Limbaugh's people seem to think Fargo is important.
So, you don't recognize sarcasm when you see it, either. It strikes me that Limbaugh's people see losing Fargo as something to make fun of. It's a joke, but apparently you just don't get it.
it's still important.
One can make the argument that all markets are important. The thing is, importance isn't a no/no-go thing. It's something measured in incremental degrees. Fargo is important. Larger markets are more important. Smaller markets are less important. It's a question of where do you draw the line? I draw the line at 200. You clearly draw the line much lower. That's a pure judgement call.
Schultz has gotten offers to relocate his syndicate show to bigger, more media-saturated markets (Al Franken recently offered him his Minneapolis production facilities, and he considered Albuquerque and Denver), but prefers to live in Detroit Lakes, MN and work in Fargo.

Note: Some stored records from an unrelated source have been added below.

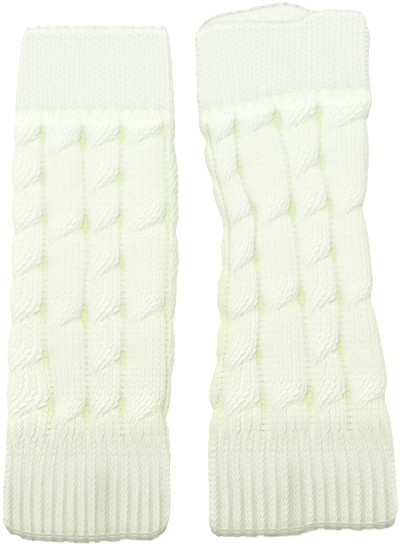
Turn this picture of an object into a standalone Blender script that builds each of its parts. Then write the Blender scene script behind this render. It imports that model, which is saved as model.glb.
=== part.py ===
"""Pair of cable-knit wrist warmers, laid flat side by side.

Each warmer is a knitted tube in three stretches: a rib cuff at the hand end, a cabled body and a rib
cuff at the arm end. Every stretch is a wall round a narrow slit, because the tube lies flat. Ribs and
cables are raised in the wall's outer points, on the top and round both folds; the underside is flat.
X runs across the pair, Y from the arm end to the hand end and Z up. Sizes are in millimetres.
"""

import math
from collections import namedtuple

import bmesh
import bpy
from mathutils import Vector

for item in list(bpy.data.objects):
    bpy.data.objects.remove(item, do_unlink=True)

MM = 0.001
SEAM_GAP = 0.3  # between a cuff and the body
SLIT = 1.0  # height of the hollow inside the flattened tube

# How thick the flattened tube is: the underside is pressed flat `sink` below the plain tube, whose two
# layers are `slab` thick, and the knitting stands `relief` proud of it.
Build = namedtuple("Build", "sink slab relief")
CUFF = Build(sink=0.9, slab=4.7, relief=1.0)
BODY = Build(sink=1.7, slab=6.0, relief=3.3)
WALL = 1.8  # from the fold of the plain tube to the slit

RIBS = 16  # knit ribs from fold to fold, half of those all round
POINTS_PER_RIB = 4
CUFF_RINGS = 5
BODY_RINGS = 49
INNER_EVERY = 6  # the plain inner wall needs only every sixth ring of the body
FLAT_POINTS = 8  # across the flat underside
FLAT_INSET = 3.2  # from the fold to where the underside is flat
UNDER_FOLD = ((115, 0.7), (148, 0.35))  # angle from upright and share of the relief, under a fold
FOLD_REACH = 4.5  # half thickness round which the knitting wraps at a fold
TOP_SWELL = 9.0  # the body swells from the cuff's thickness over this length at the hand end
LOW_SWELL = 18.0  # and over this one at the arm end

# Places across one cable, from groove to groove, where the wall has points
CABLE_STATIONS = (-1.0, -0.86, -0.62, -0.32, 0.0, 0.32, 0.62, 0.86)

# Sizes of a cable crossing: the front strand slants up to the right, over the strand behind it. The
# depths are shares of the relief.
CREASE_RISE = 5.6  # from the middle of the cable to its edge
STRAND = 11.0  # length of the front strand between its lower and upper crease
SHARP = 2.1  # how fast the crease falls on the front strand's side
SOFT = 4.6  # and how slowly the strand behind it climbs back
LOWER_DEPTH = 0.85
UPPER_DEPTH = 0.35
BULGE_HEIGHT = 0.28  # of the front strand's middle
BULGE_SPREAD = 5.0
PINCH = 0.16  # share of its width that a cable loses at a crossing, where the gutter opens
PINCH_HEIGHT = 3.0  # of the narrowest place, above the crossing
PINCH_SPREAD = 5.0
CABLE = 0.85  # height of a cable between its crossings
GUTTER = 0.1  # height of the purl stitches between the cables
PLAIN = 0.36  # height of the plain knitting between the cables' end and the cuff
PLAIN_FADE = 9.0  # length over which the cables sink to it
JOIN_RELIEF = 0.25  # height of the knitting where the body joins a cuff

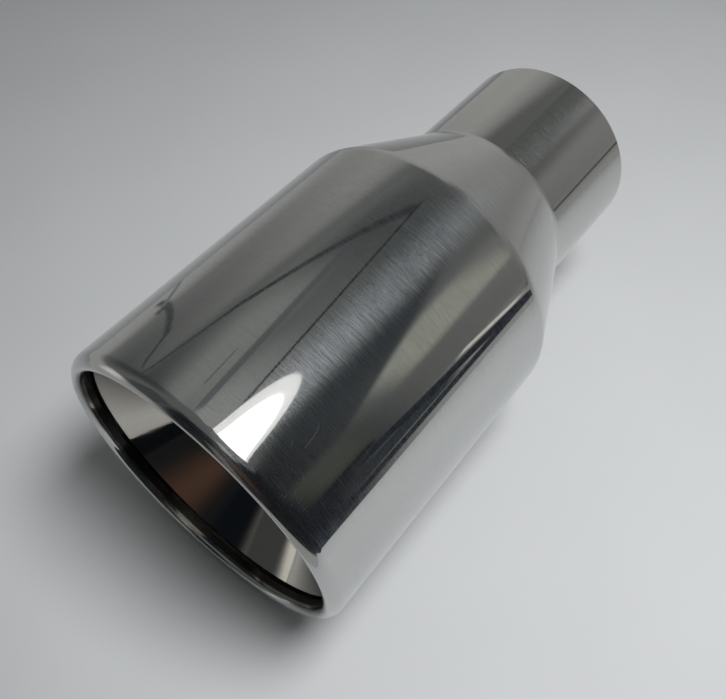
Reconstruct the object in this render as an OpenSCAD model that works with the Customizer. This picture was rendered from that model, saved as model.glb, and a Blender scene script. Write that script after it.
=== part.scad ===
// Double-wall exhaust tip: a mirror-polished outer shell with a rolled-in lip and a conical
// shoulder, an inlet tube that slips over the tail pipe, and an inner pipe that flares out behind the lip.
// The axis lies along Y, the mouth faces -Y, and the origin is the centre of the inlet's open end.

/* [Tail pipe] */
// Outer diameter of the tail pipe that the inlet slips over
pipe_d = 65; // [50:0.5:72]
// Radial clearance between the tail pipe and the inlet's bore
pipe_clearance = 0.3; // [0.1:0.05:0.5]

/* [Inlet tube] */
// Length of the inlet tube that shows outside the shoulder
inlet_len = 45.7; // [30:0.1:70]
// Length of the inlet tube that reaches on inside the shoulder
inlet_reach = 20; // [16:0.5:30]
// Wall of the inlet tube
inlet_wall = 1.5; // [1:0.1:2.5]
// Chamfer on the outer edge of the inlet's open end
inlet_chamfer = 0.3; // [0.1:0.1:0.8]

/* [Outer shell] */
// Outer diameter of the body
body_d = 101.6; // [92:0.1:125]
// Straight length of the body, from the shoulder's crease to the lip
body_len = 98.4; // [60:0.1:160]
// Length of the shoulder cone, from the inlet tube to the crease
cone_len = 38.6; // [30:0.1:60]
// Sheet thickness of the shell
shell_wall = 1.2; // [0.8:0.1:1.6]
// Inside bend radius of the crease between the shoulder and the body
crease_bend = 6.8; // [1:0.1:12]

/* [Rolled lip] */
// Inside bend radius of the lip's wide outer roll
lip_outer_bend = 3.3; // [2:0.1:6]
// Inside bend radius of the lip's tight inner roll
lip_inner_bend = 0.5; // [0.2:0.1:2]
// Angle that the wide outer roll turns through
lip_outer_turn = 60; // [40:1:70]
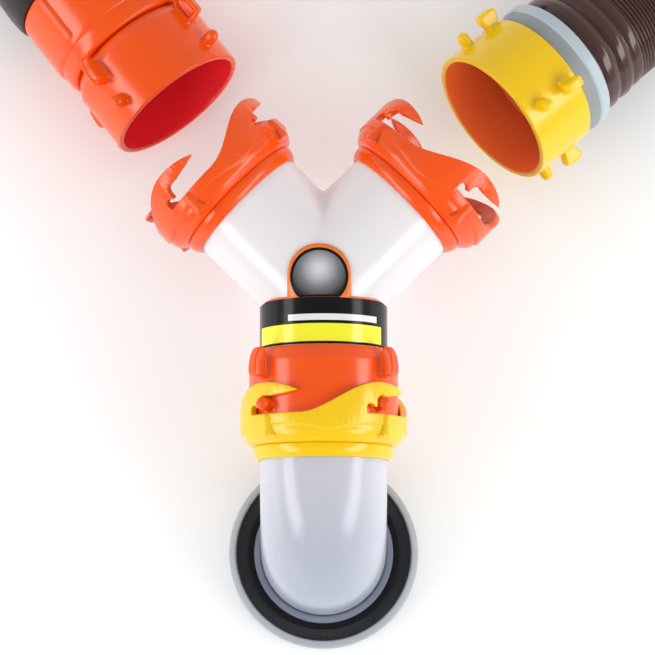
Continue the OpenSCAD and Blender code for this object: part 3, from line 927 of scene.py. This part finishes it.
def elbow_shell():
    """Flanged foot, quarter bend and level run, outside and inside, as one closed shell."""
    def bend(angle, radius):
        a = math.radians(angle)
        centre = (0, BEND_R - BEND_R * math.cos(a), AXIS_Z - BEND_R + BEND_R * math.sin(a))
        return centre, (0, math.sin(a), math.cos(a)), radius

    foot = [(45.4, ELBOW_BOTTOM), (45.4, 24.6), (44.8, 25.4), (42.2, 25.4), (TUBE_R + 0.6, 26.0),
            (TUBE_R, 27.2)]
    outer = [((0, 0, z), (0, 0, 1), r) for r, z in foot]
    outer += [bend(a, TUBE_R) for a in range(0, 91, 2)]
    end_back = ELBOW_COLLAR_Y + FLANGE_BACK
    end_front = ELBOW_COLLAR_Y + FLANGE_FRONT
    level = (0, 1, 0)
    outer += [((0, y, AXIS_Z), level, TUBE_R) for y in (*LEVEL_STEPS, end_back)]
    outer += [((0, end_back, AXIS_Z), level, FLANGE_R), ((0, end_front, AXIS_Z), level, FLANGE_R)]
    inner = [((0, end_front, AXIS_Z), level, TUBE_BORE)]
    inner += [((0, y, AXIS_Z), level, TUBE_BORE) for y in reversed(LEVEL_STEPS)]
    inner += [bend(a, TUBE_BORE) for a in range(90, -1, -2)]
    inner += [((0, 0, ELBOW_BOTTOM), (0, 0, 1), TUBE_BORE)]
    return rings(outer + inner, 96, side=(1, 0, 0))


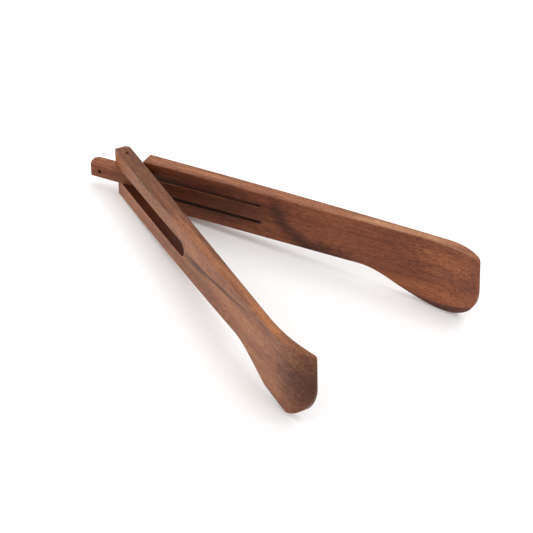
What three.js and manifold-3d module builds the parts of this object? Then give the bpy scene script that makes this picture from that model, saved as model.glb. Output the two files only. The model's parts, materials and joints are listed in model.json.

So? The beauty of being a talk show host (or a novelist, or a songwriter, or any of a number of other jobs) is that you can choose to live and work in some out-of-the-way little backwater if you want to. If someone chooses to live and/or work in an insignificant, sleepy little hamlet that's well off the beaten path, more power to them. That doesn't prove that the insignificant, sleepy little hamlet that's well off the beaten path is not an insignificant, sleepy little hamlet that's well off the beaten path.
See if what-this-thread-is-about does NOT become a trend.
We shall see what we shall see. But if this turns out to be an example of a post hoc, ergo propter hoc fallacy, one would expect you to acknowledge it as such. If Limbaugh loses more affiliates after this event, that doesn't automatically prove that he lost affiliates because of this event.